With more HR departments becoming data-driven, recruiting businesses are increasingly looking for the most cost-efficient ways to improve long-term impact. One of the best ways to achieve this goal is to track recruiting metrics to ensure each new candidate receives the best recruiting experience.
Naturally, that increased the need for the most accurate recruiting metrics. Since HR makes up for a good part of a company’s operating expenses, it’s safe to say that your business could be at stake if you fail to show the real business value to every candidate you recruit.
That’s why so many businesses are increasingly investing in tracking recruiting metrics. However, blindly tracking any recruiting metrics won’t be enough to show the actual value of your recruiting process.
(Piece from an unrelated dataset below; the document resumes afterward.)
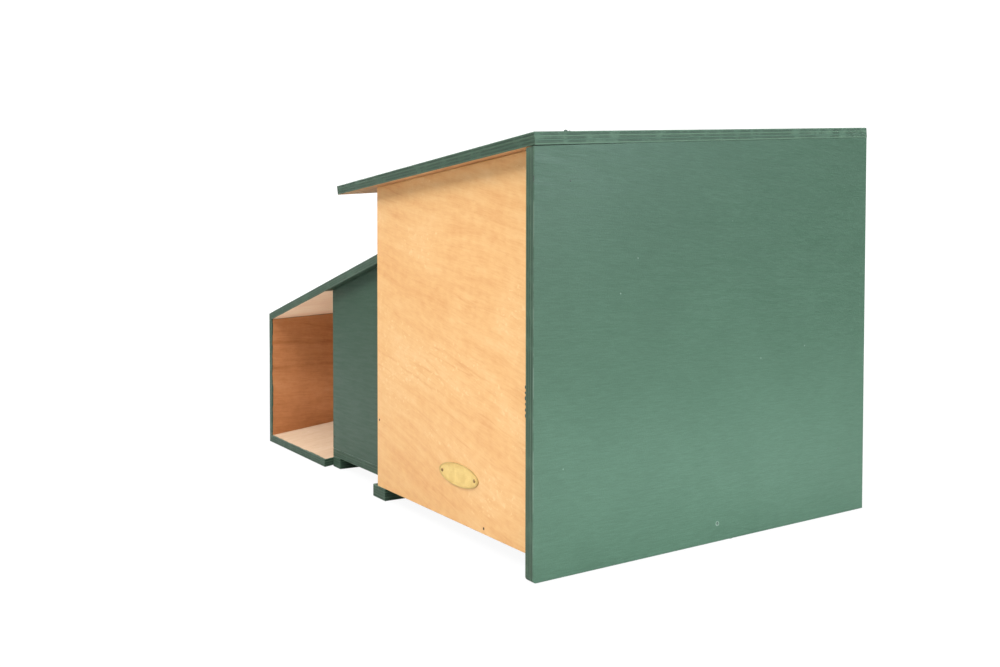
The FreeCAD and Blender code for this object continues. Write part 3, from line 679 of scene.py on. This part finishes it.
def build_floor():
    """A wide pale floor. The camera sees it near white, and it lights the box only by what it reflects."""
    mesh = bpy.data.meshes.new("floor")
    half = 14.0
    corners = [(-half, -half, 0.0), (half, -half, 0.0), (half, half, 0.0), (-half, half, 0.0)]
    mesh.from_pydata(corners, [], [(0, 1, 2, 3)])
    floor = bpy.data.objects.new("floor", mesh)
    bpy.context.collection.objects.link(floor)
    floor.location.z = -0.0004
    material, tree = new_material("pale_floor")
    position = put(tree, "ShaderNodeTexCoord").outputs["Object"]
    distance = put(tree, "ShaderNodeVectorMath", {"operation": "LENGTH"}, {0: position}).outputs["Value"]
    strength = spread(tree, distance, 0.7, 2.5, 1.04, 1.25)
    tint = blend(tree, rough_noise(tree, position, 9.0, 2.0), (0.46, 0.46, 0.46), (0.50, 0.50, 0.50))
    matt = put(tree, "ShaderNodeBsdfDiffuse", None, {"Color": tint}).outputs[0]
    glow = put(tree, "ShaderNodeEmission", None, {"Color": (1.0, 1.0, 1.0, 1.0), "Strength": strength})
    seen = put(tree, "ShaderNodeLightPath").outputs["Is Camera Ray"]
    share = calc(tree, "MULTIPLY", seen, FLOOR_GLOW_SHARE)
    both = put(tree, "ShaderNodeMixShader", None, {0: share, 1: matt, 2: glow.outputs[0]})
    output = put(tree, "ShaderNodeOutputMaterial")
    tree.links.new(both.outputs[0], output.inputs[0])
    mesh.materials.append(material)


def build_sky():
    """White to the camera, and a dimmer even fill for the surfaces."""
    world = bpy.data.worlds.new("studio")
    world.use_nodes = True
    tree = world.node_tree
    tree.nodes.clear()
    seen = put(tree, "ShaderNodeLightPath").outputs["Is Camera Ray"]
    strength = mix_value(tree, seen, SKY_FILL, SKY_SEEN)
    white = (1.0, 1.0, 1.0, 1.0)
    background = put(tree, "ShaderNodeBackground", None, {"Color": white, "Strength": strength})
    output = put(tree, "ShaderNodeOutputWorld")
    tree.links.new(background.outputs[0], output.inputs[0])
    bpy.context.scene.world = world


def softbox(name, place, target, size, power, colour=(1.0, 1.0, 1.0), mirrored=True):
    """A rectangular light that faces the target, unseen by the camera. Where it only stands in for light
    thrown back by a white floor it isn't mirrored in the paint either."""
    light = bpy.data.lights.new(name, "AREA")
    light.shape = "RECTANGLE"
    light.size, light.size_y = size
    light.energy = power
    light.color = colour
    lamp = bpy.data.objects.new(name, light)
    bpy.context.collection.objects.link(lamp)
    lamp.location = place
    lamp.visible_camera = False
    lamp.visible_glossy = mirrored
    lamp.rotation_euler = (Vector(target) - Vector(place)).to_track_quat("-Z", "Y").to_euler()


def build_lights():
    middle = (0.0, 0.0, 0.22)
    softbox("overhead", (0.1, -0.5, 2.4), middle, (2.2, 1.8), 70.0)
    softbox("front_high", (0.1, -1.8, 2.3), middle, (1.5, 0.9), 66.0)
    softbox("front_low", (0.5, -2.8, 0.7), middle, (1.8, 1.0), 9.0)
    softbox("right_window", (2.7, 0.3, 1.1), middle, (2.0, 1.6), 70.0)
    softbox("right_sheen", (2.1, 0.95, 1.0), (0.405, -0.15, 0.3), (0.8, 0.7), 25.0,
            colour=(0.70, 0.90, 1.0))
    softbox("right_bounce", (0.66, -0.02, 0.03), (0.4, -0.02, 0.03), (0.95, 0.04), 2.4,
            colour=(0.84, 0.94, 1.0), mirrored=False)
    softbox("alcove_bounce", (-0.29, -0.10, 0.045), (-0.33, -0.10, 0.25), (0.12, 0.12), 0.05,
            mirrored=False)
    softbox("back_fill", (-0.4, 2.9, 1.3), middle, (2.0, 1.4), 80.0)
    softbox("left_fill", (-3.0, 0.3, 1.2), middle, (1.8, 1.4), 70.0)


def build_camera():
    look = Vector((-math.sin(CAMERA_YAW) * math.cos(CAMERA_PITCH),
                   math.cos(CAMERA_YAW) * math.cos(CAMERA_PITCH), -math.sin(CAMERA_PITCH)))
    right = Vector((math.cos(CAMERA_YAW), math.sin(CAMERA_YAW), 0.0))
    up = right.cross(look)
    tilted_right = right * math.cos(CAMERA_ROLL) + up * math.sin(CAMERA_ROLL)
    tilted_up = up * math.cos(CAMERA_ROLL) - right * math.sin(CAMERA_ROLL)
    data = bpy.data.cameras.new("camera")
    data.sensor_width = 36.0
    data.lens = CAMERA_LENS
    data.shift_y = CAMERA_SHIFT_Y
    data.clip_start, data.clip_end = 0.01, 60.0
    camera = bpy.data.objects.new("camera", data)
    bpy.context.collection.objects.link(camera)
    turn = Matrix((tilted_right, tilted_up, -look)).transposed().to_4x4()
    camera.matrix_world = Matrix.Translation(CAMERA_PLACE) @ turn
    bpy.context.scene.camera = camera


# ---- run -----------------------------------------------------------------------------------------

dress_chamber()
dress_roofs()
dress_porch()
dress_battens()
dress_metal()
add_wear()
build_floor()
build_sky()
build_lights()
build_camera()
bpy.context.scene.view_settings.view_transform = "Standard"
bpy.context.scene.view_settings.look = "None"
Your HR department needs to know which recruiting metrics to calculate, measure, and optimize to ensure the best talent acquisition. This short guide will inform you of some of the essential recruiter performance metrics you should track to assess the effectiveness of your recruiting process.
Source of hire
This recruiting metric tell your HR department where your candidates are coming from. Some of the most common sources of hire include:
- Recruiting agencies (10%);
- Company career websites (11%);
- Internal hire (11%);
- Employee referral (22%)
- Job aggregator or board (31%).
Tracking these metrics can provide valuable information on a range of useful things, such as which tools to use to improve your recruiting program, how to better use your advertising and marketing budget, and how to reduce costs.
Time to fill
Time to fill refers to the number of days between when permission to start the recruiting process is approved, and the day the candidate accepts the request to fill a job. It’s a recruiting metric that measures the efficiency of your recruiting process.
According to a survey, the average time to fill is 41 days. However, the hiring volume is slowly increasing, tightening the talent market and exposing HR departments to increased pressure to make their time fill as efficiently as possible.
Thankfully, businesses can automate and streamline up to 63% of the recruiting cycle by using recruiting software tools to make the recruiting workflow as effective as possible. In addition, the more you reduce your time to fill, the more you gain a competitive advantage over your respective competitors.
Reducing time to fill allows businesses to reach and acquire talent faster than their competitors. Here are a few quick tips to reduce your time to fill:
- Automate social media promotion and job postings;
- Use AI to automate resume screening;
- Retarget previous candidates;
- Automate your SMS and email talent outreach;
- Keep your HR department and hiring managers up-to-date with candidate insights; ● Automate interview scheduling;
- Conduct online interviews.
Cost per hire
This recruiting metric helps you track your recruiting program’s cost efficiency and effectiveness. Cost per hire provides data that helps your HR department identify the best practices for spending your recruiting budget. It also helps identify weaknesses in the process and the best ways to remove them.
Cost per hire is the term that refers to the total recruiting costs that include:
- Internal recruiting costs – fixed costs such as office rent, interview costs, employee referral bonuses, recruiter salaries;
- External recruiting costs – agency fees, advertising costs, technology costs, recruiting event costs, career fair;
- Candidate-related costs – signing bonuses, relocation costs, travel costs.
Since this metric can help to optimize your recruiting process, you can reduce your cost of hire by regularly checking your hiring costs, analyzing expenses by job position and department, and assessing the most cost-effective sources of hire.
Quality of hire
Quality of hire is another essential recruiting metric that tells a business all about the quality of the acquired talent. In other words, it informs a company of how effective its recruiting process is when it comes to finding and acquiring the right candidates.
Choosing the right people for the job is crucial to keeping your business relevant and competitive. That’s why many hiring managers consider the quality of hire as one of the most important recruiting metrics.
With the advent of real-time performance and employee engagement surveys, as well as feedback, it’s much easier to collect the data for tracking the quality of fire than before.
Tracking quality of hire requires completing a few steps, such as:
- Gathering metrics such as retention, time to fill, employee productivity and engagement, job performance, cultural fit, and hiring satisfaction;
- Assessing the performance of an individual candidate;
- Assessing the quality of specific recruiting practices;
- Calculating the overall recruiting quality by tracking retention and quality of new hires.
If your recruiting process is as effective as it should be, you should reap some benefits, such as increased revenues, reduced costs, and business growth.
Conclusion
The best way to assess the effectiveness and value of your hiring process is to keep tracking recruiting metrics.
These measurements can help identify any weakness in your recruitment and discover the areas for improvement, as well as how to save time, effort, and resources on acquiring top talent.
If your recruiting process reflects real brand value, you’ll be able to improve your conversion and retention rates.